Here in Kathmandu, Nick (who was suffering either from a hangover or from sleep deprivation) and I walked all over the street Maharajgunj, all the while checking in with a scrap of paper. A day earlier, on the set of a Nepalese film studio, the assistant director invited us for a visit to the acting studio of Kollywood star Anup Baral. Finding a place using incomprehensible, unspeakable doodles didn’t turn out to be so easy.

Nonetheless, after several hours of wandering next to an electrified fence of a new American embassy and looking into the windows of the police academy across the street, we made our way through alleys to a building painted white.

The door wasn’t opened right away, the foreign guests were quite late. As is appropriate in many Asian countries, we took off our shoes and went down to a dark basement where we were introduced to the company. The lessons take place in traditional semi-darkness and are occasionally interrupted for meditation. The windows, of course, had to be opened, photo cameras require light.

The studio is called “No acting, please.” Remember how they act out in Indian movies? Oh! Radja lied to Father. Father frowns, Father is clearly unhappy. The twin brother suspects something. Joey Tribbiani acted like this in “Friends.”

A person with a traditional headdress teaches traditional practices.

Anup received his education in India, in New Delhi, so the lesson was given in English in the presence of foreigners.
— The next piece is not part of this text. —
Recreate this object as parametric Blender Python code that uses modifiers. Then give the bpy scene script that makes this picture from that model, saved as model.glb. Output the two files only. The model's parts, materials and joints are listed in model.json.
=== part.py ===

The class lasts from three to six months and costs up to 10,000 Nepal rupees. This is definitely not for the poor, that’s more than $130 USD. Anup undertakes teaching the lads starting from scratch. The complete, half-year program offers a full-fledged theatrical production as a final project. As usual, students like stuff like this. Of course, they don’t risk taking up “Waiting for Godot,” but the Theatre of the Absurd is popular among sophisticated Nepalese youth.